Der Oberste Gerichtshof hat am 8.März 1989 durch den Senatspräsidenten des Obersten Gerichtshofes Dr. Kral als Vorsitzenden sowie durch die Hofräte des Obersten Gerichtshofes Hon.Prof. Dr. Steininger, Dr. Lachner, Dr. Massauer und Dr. Markel als weitere Richter, in Gegenwart des Richteramtsanwärters Mag. Telfser als Schriftführer in der Strafsache gegen Harald S*** wegen des Verbrechens des versuchten Raubes nach §§ 15, 142 Abs. 1 StGB über die von der Generalprokuratur erhobene Nichtigkeitsbeschwerde zur Wahrung des Gesetzes gegen das Urteil des Landesgerichtes Klagenfurt als Schöffengericht in Jugendstrafsachen vom 30.Mai 1988, GZ 11 Vr 630/88-8, nach öffentlicher Verhandlung in Anwesenheit des Vertreters des Generalprokurators, Generalanwalt Dr. Strasser und der Verteidigerin Dr. Christa Heller, Rechtsanwältin in Wien, jedoch in Abwesenheit des Angeklagten zu Recht erkannt:

Spruch

Das Urteil des Landesgerichtes Klagenfurt als Schöffengericht in Jugendstrafsachen vom 30.Mai 1988, GZ 11 Vr 630/88-8, womit Harald S*** des Verbrechens des versuchten Raubes nach den §§ 15, 142 Abs. 1 StGB schuldig erkannt wurde, verletzt das Gesetz in der zuletzt genannten Bestimmung.

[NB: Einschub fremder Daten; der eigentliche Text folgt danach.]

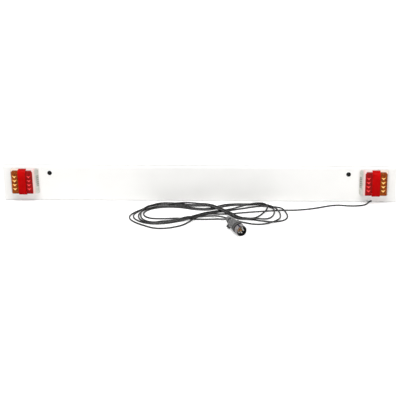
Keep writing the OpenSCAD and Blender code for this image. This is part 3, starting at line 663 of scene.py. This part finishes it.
def plugPlastic(name, finish):
    mat, tree, shader, coords = newMaterial(name)
    parts = plugCoords(tree, coords)
    patches = addNoise(tree, coords, plugSet["patches"], detail=2.0).outputs["Fac"]
    color = addRamp(tree, patches, [(0.36, finish["dark"]), (0.64, finish["light"])])
    dull = 0.0
    # painted shade in the grooves and joints, which also takes away their gloss
    for low, high, soft, tone in finish["rings"]:
        ring = between(tree, parts.outputs["Z"], low, high, soft)
        color = mixIn(tree, ring, color, tone)
        dull = addMath(tree, "MAXIMUM", ring, dull)
    tree.links.new(addRange(tree, dull, plugSet["gloss"], 0.0), shader.inputs["Specular IOR Level"])
    if finish.get("lugged"):
        lug = addMath(tree, "MULTIPLY", addRange(tree, fromAxis(tree, parts), 0.0, 1.0, *plugSet["lugFrom"]),
                      addMath(tree, "LESS_THAN", parts.outputs["Z"], plugSet["lugBehind"]))
        color = mixIn(tree, lug, color, plugSet["lugTone"])
    if finish.get("keyed"):
        angle = math.radians(plugSet["keyAngle"])
        off = alongPlug(tree, parts, -math.sin(angle), math.cos(angle))
        out = alongPlug(tree, parts, math.cos(angle), math.sin(angle))
        key = addMath(tree, "MULTIPLY", between(tree, off, -plugSet["keyHalf"], plugSet["keyHalf"],
                                                plugSet["keySoft"]),
                      addMath(tree, "GREATER_THAN", out, plugSet["keyFrom"]))
        key = addMath(tree, "MULTIPLY", key,
                      between(tree, parts.outputs["Z"], *plugSet["keyRun"], plugSet["keyRunSoft"]))
        color = mixIn(tree, key, color, plugSet["keyTone"])
        # painted shade: the front rim is black on the side away from the keyway, and the bore inside is black
        rim = addMath(tree, "MULTIPLY", addMath(tree, "GREATER_THAN", parts.outputs["Z"], plugSet["rimFrom"]),
                      addRange(tree, towardKey(tree, parts), 1.0, 0.0, *plugSet["rimFade"]))
        inside = addMath(tree, "LESS_THAN", fromAxis(tree, parts), plugSet["bore"])
        color = mixIn(tree, addMath(tree, "MAXIMUM", rim, inside), color, plugSet["paintedShadeTone"])
    tree.links.new(color, shader.inputs["Base Color"])
    tree.links.new(addRange(tree, patches, *finish["rough"]), shader.inputs["Roughness"])
    fine = addNoise(tree, coords, plugSet["grain"], detail=2.0)
    addBump(tree, fine.outputs["Fac"], shader, plugSet["grainStrength"], plugSet["grainDepth"])
    return mat


for name, finish in plugFinishes.items():
    dress(plugPlastic(name, finish), finish["node"])

# inside the nose, light painted by side: towards the keyway the insert carries a painted copper reflection and the
# pins their copper tone, on the other side the insert is black and the pins carry painted white highlights
insideSet = {
    "centre": (0.004, 0.006),     # the pin in the middle keeps the copper tone
    "fade": (0.0035, 0.0055),
    "patches": 420,
    "darker": 0.8,
    "grain": 1500,
    "grainStrength": 0.2,
    "grainDepth": 0.00003,
}
insideFinishes = {
    # the insert's copper tone is a painted reflection of the pins
    "plugInsert": {"front": (0.006, 0.006, 0.006), "back": (0.30, 0.13, 0.05), "metal": 0.0, "rough": (0.4, 0.55),
                   "node": "plug_insert"},
    # the pins' pale front tone is a painted highlight
    "pinBrass": {"front": (0.95, 0.93, 0.88), "back": (0.90, 0.48, 0.20), "metal": 0.2, "rough": (0.2, 0.34),
                 "node": "plug_pins"},
}


def plugInside(name, finish):
    mat, tree, shader, coords = newMaterial(name)
    parts = plugCoords(tree, coords)
    outer = addMath(tree, "MULTIPLY", addRange(tree, fromAxis(tree, parts), 0.0, 1.0, *insideSet["centre"]),
                    addRange(tree, towardKey(tree, parts), 1.0, 0.0, *insideSet["fade"]))
    patches = addNoise(tree, coords, insideSet["patches"], detail=2.0).outputs["Fac"]
    darkBack = tuple(insideSet["darker"] * c for c in finish["back"])
    low = addRamp(tree, patches, [(0.35, darkBack), (0.65, finish["back"])])
    tree.links.new(mixIn(tree, outer, low, finish["front"]), shader.inputs["Base Color"])
    tree.links.new(addRange(tree, patches, *finish["rough"]), shader.inputs["Roughness"])
    shader.inputs["Metallic"].default_value = finish["metal"]
    fine = addNoise(tree, coords, insideSet["grain"], detail=1.0)
    addBump(tree, fine.outputs["Fac"], shader, insideSet["grainStrength"], insideSet["grainDepth"])
    return mat


for name, finish in insideFinishes.items():
    dress(plugInside(name, finish), finish["node"])
print("plug dressed")


def seenDirectly(tree):
    # 1 for what the camera sees straight or through a clear cover, 0 for the light that reaches the board
    rays = tree.nodes.new("ShaderNodeLightPath")
    return addMath(tree, "MAXIMUM", rays.outputs["Is Camera Ray"], rays.outputs["Is Transmission Ray"])


# pale paper floor, which fades to plain white away from the board
floorSet = {
    "size": 16,
    "tones": [(0.3, (0.79, 0.79, 0.79)), (0.7, (0.81, 0.81, 0.81))],
    "patches": 5,
    "rough": 0.9,
    "specular": 0.1,
    "nearGlow": 0.45,
    "farGlow": 1.0,
    "fadeOver": (1.5, 3.2),
}
bpy.ops.mesh.primitive_plane_add(size=floorSet["size"], location=(0, 0, ground))
floor = bpy.context.object
floor.name = "floor"
floorMat, floorTree, floorShader, floorCoords = newMaterial("floorPaper")
paper = addNoise(floorTree, floorCoords, floorSet["patches"])
floorTree.links.new(addRamp(floorTree, paper.outputs["Fac"], floorSet["tones"]), floorShader.inputs["Base Color"])
floorShader.inputs["Roughness"].default_value = floorSet["rough"]
floorShader.inputs["Specular IOR Level"].default_value = floorSet["specular"]
floorShader.inputs["Emission Color"].default_value = (1, 1, 1, 1)
away = floorTree.nodes.new("ShaderNodeVectorMath")
away.operation = "LENGTH"
floorTree.links.new(floorCoords.outputs["Object"], away.inputs[0])
fade = addRange(floorTree, away.outputs["Value"], floorSet["nearGlow"], floorSet["farGlow"], *floorSet["fadeOver"])
floorTree.links.new(addMath(floorTree, "MULTIPLY", seenDirectly(floorTree), fade),
                    floorShader.inputs["Emission Strength"])
floor.data.materials.append(floorMat)
print("floor laid")

lightSet = {
    "world": 0.38,
    "worldSeen": 1.0,
    "keyPlace": (-0.1, -2.2, 4.4),
    "keyPower": 185,
    "keySize": (4.4, 1.0),
    "fillPlace": (0.5, -5.2, 1.2),
    "fillPower": 66,
    "fillSize": (4.2, 1.4),
}
world = bpy.data.worlds.new("studio")
world.use_nodes = True
scene.world = world
sky = world.node_tree.nodes["Background"]
sky.inputs["Color"].default_value = (1, 1, 1, 1)
world.node_tree.links.new(addRange(world.node_tree, seenDirectly(world.node_tree), lightSet["world"],
                                   lightSet["worldSeen"], 0.0, 1.0), sky.inputs["Strength"])


def softLight(name, place, power, size):
    bpy.ops.object.light_add(type="AREA", location=place)
    lamp = bpy.context.object
    lamp.name = name
    lamp.data.energy = power
    lamp.data.shape = "RECTANGLE"
    lamp.data.size = size[0]
    lamp.data.size_y = size[1]
    lamp.rotation_euler = (-Vector(place)).to_track_quat("-Z", "Y").to_euler()    # towards the board


softLight("keyLight", lightSet["keyPlace"], lightSet["keyPower"], lightSet["keySize"])
softLight("fillLight", lightSet["fillPlace"], lightSet["fillPower"], lightSet["fillSize"])
print("lights set")

bpy.context.view_layer.update()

Dieser Schuldspruch sowie der Ausspruch nach § 13 Abs. 1 JGG 1961 werden aufgehoben und es wird gemäß § 288 Abs. 2 Z 3 StPO in der Sache selbst erkannt:

Harald S*** ist schuldig, am 13.Jänner 1987 in Klagenfurt versucht zu haben, der Rosa L*** fremde bewegliche Sachen, nämlich eine Kunstlederhandtasche im Wert von etwa 300 S, und ca 7.000 S Bargeld mit dem Vorsatz wegzunehmen, sich durch deren Zueignung unrechtmäßig zu bereichern, indem er an der von Rosa L*** festgehaltenen Handtasche zerrte.

Er hat hiedurch das Vergehen des versuchten Diebstahls nach den §§ 15, 127 StGB begangen.

Gemäß § 13 Abs. 1 (iVm Art IX Abs. 1) JGG 1988 wird der Ausspruch der wegen dieser Jugendstraftat zu verhängenden Strafe für eine Probezeit von drei Jahren vorbehalten.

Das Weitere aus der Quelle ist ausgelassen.